* [Task to carry out]: Give the data below again, word for word.

* [Supplied data]:
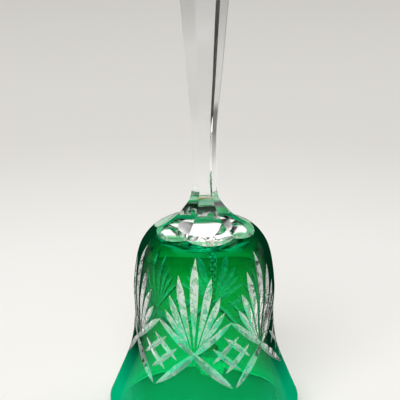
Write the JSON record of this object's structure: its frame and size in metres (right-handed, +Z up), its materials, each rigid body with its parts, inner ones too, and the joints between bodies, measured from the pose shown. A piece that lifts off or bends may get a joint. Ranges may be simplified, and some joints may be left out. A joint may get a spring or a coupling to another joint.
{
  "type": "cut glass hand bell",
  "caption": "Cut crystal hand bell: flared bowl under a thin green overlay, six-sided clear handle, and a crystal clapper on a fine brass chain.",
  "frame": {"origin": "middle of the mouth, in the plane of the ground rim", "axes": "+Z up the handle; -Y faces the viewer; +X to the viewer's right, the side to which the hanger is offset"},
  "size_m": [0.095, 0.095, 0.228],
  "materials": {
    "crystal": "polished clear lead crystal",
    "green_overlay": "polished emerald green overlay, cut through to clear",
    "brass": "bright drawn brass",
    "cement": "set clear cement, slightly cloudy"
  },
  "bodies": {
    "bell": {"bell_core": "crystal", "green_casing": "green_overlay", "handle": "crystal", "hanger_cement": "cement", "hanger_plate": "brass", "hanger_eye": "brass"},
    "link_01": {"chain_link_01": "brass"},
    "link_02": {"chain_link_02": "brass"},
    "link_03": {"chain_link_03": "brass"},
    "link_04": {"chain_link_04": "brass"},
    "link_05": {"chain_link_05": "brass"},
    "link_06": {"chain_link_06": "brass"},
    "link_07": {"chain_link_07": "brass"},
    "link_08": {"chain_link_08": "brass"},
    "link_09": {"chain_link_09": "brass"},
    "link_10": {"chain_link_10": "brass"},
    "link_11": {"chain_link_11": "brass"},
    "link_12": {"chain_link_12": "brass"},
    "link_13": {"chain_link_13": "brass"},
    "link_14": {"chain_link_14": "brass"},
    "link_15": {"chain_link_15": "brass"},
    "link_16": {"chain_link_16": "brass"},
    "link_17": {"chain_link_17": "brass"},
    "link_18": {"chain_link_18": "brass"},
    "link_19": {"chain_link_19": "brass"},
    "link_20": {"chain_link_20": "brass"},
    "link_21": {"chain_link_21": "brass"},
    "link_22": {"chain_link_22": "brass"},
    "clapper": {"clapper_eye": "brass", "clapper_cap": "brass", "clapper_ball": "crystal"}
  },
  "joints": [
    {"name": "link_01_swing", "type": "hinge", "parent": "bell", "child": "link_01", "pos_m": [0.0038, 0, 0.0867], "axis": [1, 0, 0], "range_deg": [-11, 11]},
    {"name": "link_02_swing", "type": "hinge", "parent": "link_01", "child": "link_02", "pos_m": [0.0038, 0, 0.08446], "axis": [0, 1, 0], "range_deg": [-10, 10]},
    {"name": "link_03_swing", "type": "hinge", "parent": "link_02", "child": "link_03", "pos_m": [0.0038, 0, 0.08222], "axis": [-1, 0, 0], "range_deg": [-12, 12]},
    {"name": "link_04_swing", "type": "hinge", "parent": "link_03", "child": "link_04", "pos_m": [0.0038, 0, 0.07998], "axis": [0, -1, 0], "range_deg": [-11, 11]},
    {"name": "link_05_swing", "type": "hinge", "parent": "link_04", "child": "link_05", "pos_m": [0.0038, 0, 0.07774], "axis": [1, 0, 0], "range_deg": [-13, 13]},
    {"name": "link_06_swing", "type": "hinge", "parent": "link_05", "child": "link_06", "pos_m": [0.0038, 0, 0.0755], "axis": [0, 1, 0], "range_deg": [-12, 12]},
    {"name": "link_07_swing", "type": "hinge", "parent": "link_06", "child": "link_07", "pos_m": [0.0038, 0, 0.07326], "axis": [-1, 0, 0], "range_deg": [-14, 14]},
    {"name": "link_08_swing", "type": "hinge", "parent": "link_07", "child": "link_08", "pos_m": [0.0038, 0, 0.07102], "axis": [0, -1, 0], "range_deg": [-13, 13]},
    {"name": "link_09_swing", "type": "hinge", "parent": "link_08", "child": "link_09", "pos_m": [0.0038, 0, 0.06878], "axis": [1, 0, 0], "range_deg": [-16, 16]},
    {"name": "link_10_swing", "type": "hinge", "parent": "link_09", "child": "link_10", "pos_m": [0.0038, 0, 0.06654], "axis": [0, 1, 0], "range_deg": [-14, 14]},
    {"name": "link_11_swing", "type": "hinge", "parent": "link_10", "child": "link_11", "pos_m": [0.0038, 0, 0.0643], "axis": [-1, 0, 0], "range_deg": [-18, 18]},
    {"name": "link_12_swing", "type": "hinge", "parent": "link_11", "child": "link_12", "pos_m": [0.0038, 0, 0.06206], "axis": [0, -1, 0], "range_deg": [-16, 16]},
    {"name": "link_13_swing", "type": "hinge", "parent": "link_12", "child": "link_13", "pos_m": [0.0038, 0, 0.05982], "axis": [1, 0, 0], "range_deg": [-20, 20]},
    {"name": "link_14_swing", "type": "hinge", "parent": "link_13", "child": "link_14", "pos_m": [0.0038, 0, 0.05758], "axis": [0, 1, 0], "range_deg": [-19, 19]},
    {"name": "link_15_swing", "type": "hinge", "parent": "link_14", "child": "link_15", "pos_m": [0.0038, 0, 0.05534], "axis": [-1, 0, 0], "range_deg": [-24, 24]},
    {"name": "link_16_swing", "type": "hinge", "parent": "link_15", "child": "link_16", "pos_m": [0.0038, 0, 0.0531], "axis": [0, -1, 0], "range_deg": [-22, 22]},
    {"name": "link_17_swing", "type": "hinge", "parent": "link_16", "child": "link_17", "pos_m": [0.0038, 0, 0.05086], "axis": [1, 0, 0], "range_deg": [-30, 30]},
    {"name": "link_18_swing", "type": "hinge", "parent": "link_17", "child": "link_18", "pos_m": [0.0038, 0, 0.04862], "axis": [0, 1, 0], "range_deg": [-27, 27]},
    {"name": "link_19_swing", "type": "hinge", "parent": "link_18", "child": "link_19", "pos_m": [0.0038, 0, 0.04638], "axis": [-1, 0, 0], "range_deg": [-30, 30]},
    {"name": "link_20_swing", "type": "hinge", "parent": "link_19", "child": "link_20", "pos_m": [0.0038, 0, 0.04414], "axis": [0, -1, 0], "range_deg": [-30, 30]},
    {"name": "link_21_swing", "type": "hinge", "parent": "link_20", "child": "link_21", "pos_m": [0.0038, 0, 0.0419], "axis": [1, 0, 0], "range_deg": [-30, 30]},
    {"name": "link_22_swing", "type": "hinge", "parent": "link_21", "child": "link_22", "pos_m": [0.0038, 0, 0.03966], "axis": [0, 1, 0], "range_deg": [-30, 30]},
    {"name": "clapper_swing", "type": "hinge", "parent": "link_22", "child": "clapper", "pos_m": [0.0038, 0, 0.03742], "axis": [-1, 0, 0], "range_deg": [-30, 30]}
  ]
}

* [Result of this exercise]:
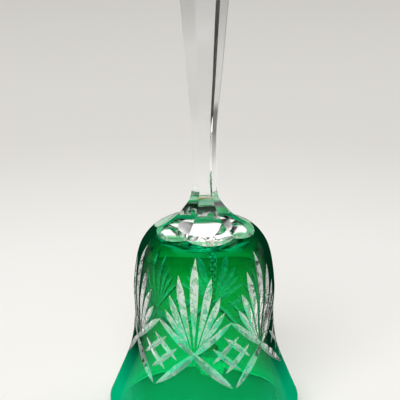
Write the JSON record of this object's structure: its frame and size in metres (right-handed, +Z up), its materials, each rigid body with its parts, inner ones too, and the joints between bodies, measured from the pose shown. A piece that lifts off or bends may get a joint. Ranges may be simplified, and some joints may be left out. A joint may get a spring or a coupling to another joint.
{
  "type": "cut glass hand bell",
  "caption": "Cut crystal hand bell: flared bowl under a thin green overlay, six-sided clear handle, and a crystal clapper on a fine brass chain.",
  "frame": {"origin": "middle of the mouth, in the plane of the ground rim", "axes": "+Z up the handle; -Y faces the viewer; +X to the viewer's right, the side to which the hanger is offset"},
  "size_m": [0.095, 0.095, 0.228],
  "materials": {
    "crystal": "polished clear lead crystal",
    "green_overlay": "polished emerald green overlay, cut through to clear",
    "brass": "bright drawn brass",
    "cement": "set clear cement, slightly cloudy"
  },
  "bodies": {
    "bell": {"bell_core": "crystal", "green_casing": "green_overlay", "handle": "crystal", "hanger_cement": "cement", "hanger_plate": "brass", "hanger_eye": "brass"},
    "link_01": {"chain_link_01": "brass"},
    "link_02": {"chain_link_02": "brass"},
    "link_03": {"chain_link_03": "brass"},
    "link_04": {"chain_link_04": "brass"},
    "link_05": {"chain_link_05": "brass"},
    "link_06": {"chain_link_06": "brass"},
    "link_07": {"chain_link_07": "brass"},
    "link_08": {"chain_link_08": "brass"},
    "link_09": {"chain_link_09": "brass"},
    "link_10": {"chain_link_10": "brass"},
    "link_11": {"chain_link_11": "brass"},
    "link_12": {"chain_link_12": "brass"},
    "link_13": {"chain_link_13": "brass"},
    "link_14": {"chain_link_14": "brass"},
    "link_15": {"chain_link_15": "brass"},
    "link_16": {"chain_link_16": "brass"},
    "link_17": {"chain_link_17": "brass"},
    "link_18": {"chain_link_18": "brass"},
    "link_19": {"chain_link_19": "brass"},
    "link_20": {"chain_link_20": "brass"},
    "link_21": {"chain_link_21": "brass"},
    "link_22": {"chain_link_22": "brass"},
    "clapper": {"clapper_eye": "brass", "clapper_cap": "brass", "clapper_ball": "crystal"}
  },
  "joints": [
    {"name": "link_01_swing", "type": "hinge", "parent": "bell", "child": "link_01", "pos_m": [0.0038, 0, 0.0867], "axis": [1, 0, 0], "range_deg": [-11, 11]},
    {"name": "link_02_swing", "type": "hinge", "parent": "link_01", "child": "link_02", "pos_m": [0.0038, 0, 0.08446], "axis": [0, 1, 0], "range_deg": [-10, 10]},
    {"name": "link_03_swing", "type": "hinge", "parent": "link_02", "child": "link_03", "pos_m": [0.0038, 0, 0.08222], "axis": [-1, 0, 0], "range_deg": [-12, 12]},
    {"name": "link_04_swing", "type": "hinge", "parent": "link_03", "child": "link_04", "pos_m": [0.0038, 0, 0.07998], "axis": [0, -1, 0], "range_deg": [-11, 11]},
    {"name": "link_05_swing", "type": "hinge", "parent": "link_04", "child": "link_05", "pos_m": [0.0038, 0, 0.07774], "axis": [1, 0, 0], "range_deg": [-13, 13]},
    {"name": "link_06_swing", "type": "hinge", "parent": "link_05", "child": "link_06", "pos_m": [0.0038, 0, 0.0755], "axis": [0, 1, 0], "range_deg": [-12, 12]},
    {"name": "link_07_swing", "type": "hinge", "parent": "link_06", "child": "link_07", "pos_m": [0.0038, 0, 0.07326], "axis": [-1, 0, 0], "range_deg": [-14, 14]},
    {"name": "link_08_swing", "type": "hinge", "parent": "link_07", "child": "link_08", "pos_m": [0.0038, 0, 0.07102], "axis": [0, -1, 0], "range_deg": [-13, 13]},
    {"name": "link_09_swing", "type": "hinge", "parent": "link_08", "child": "link_09", "pos_m": [0.0038, 0, 0.06878], "axis": [1, 0, 0], "range_deg": [-16, 16]},
    {"name": "link_10_swing", "type": "hinge", "parent": "link_09", "child": "link_10", "pos_m": [0.0038, 0, 0.06654], "axis": [0, 1, 0], "range_deg": [-14, 14]},
    {"name": "link_11_swing", "type": "hinge", "parent": "link_10", "child": "link_11", "pos_m": [0.0038, 0, 0.0643], "axis": [-1, 0, 0], "range_deg": [-18, 18]},
    {"name": "link_12_swing", "type": "hinge", "parent": "link_11", "child": "link_12", "pos_m": [0.0038, 0, 0.06206], "axis": [0, -1, 0], "range_deg": [-16, 16]},
    {"name": "link_13_swing", "type": "hinge", "parent": "link_12", "child": "link_13", "pos_m": [0.0038, 0, 0.05982], "axis": [1, 0, 0], "range_deg": [-20, 20]},
    {"name": "link_14_swing", "type": "hinge", "parent": "link_13", "child": "link_14", "pos_m": [0.0038, 0, 0.05758], "axis": [0, 1, 0], "range_deg": [-19, 19]},
    {"name": "link_15_swing", "type": "hinge", "parent": "link_14", "child": "link_15", "pos_m": [0.0038, 0, 0.05534], "axis": [-1, 0, 0], "range_deg": [-24, 24]},
    {"name": "link_16_swing", "type": "hinge", "parent": "link_15", "child": "link_16", "pos_m": [0.0038, 0, 0.0531], "axis": [0, -1, 0], "range_deg": [-22, 22]},
    {"name": "link_17_swing", "type": "hinge", "parent": "link_16", "child": "link_17", "pos_m": [0.0038, 0, 0.05086], "axis": [1, 0, 0], "range_deg": [-30, 30]},
    {"name": "link_18_swing", "type": "hinge", "parent": "link_17", "child": "link_18", "pos_m": [0.0038, 0, 0.04862], "axis": [0, 1, 0], "range_deg": [-27, 27]},
    {"name": "link_19_swing", "type": "hinge", "parent": "link_18", "child": "link_19", "pos_m": [0.0038, 0, 0.04638], "axis": [-1, 0, 0], "range_deg": [-30, 30]},
    {"name": "link_20_swing", "type": "hinge", "parent": "link_19", "child": "link_20", "pos_m": [0.0038, 0, 0.04414], "axis": [0, -1, 0], "range_deg": [-30, 30]},
    {"name": "link_21_swing", "type": "hinge", "parent": "link_20", "child": "link_21", "pos_m": [0.0038, 0, 0.0419], "axis": [1, 0, 0], "range_deg": [-30, 30]},
    {"name": "link_22_swing", "type": "hinge", "parent": "link_21", "child": "link_22", "pos_m": [0.0038, 0, 0.03966], "axis": [0, 1, 0], "range_deg": [-30, 30]},
    {"name": "clapper_swing", "type": "hinge", "parent": "link_22", "child": "clapper", "pos_m": [0.0038, 0, 0.03742], "axis": [-1, 0, 0], "range_deg": [-30, 30]}
  ]
}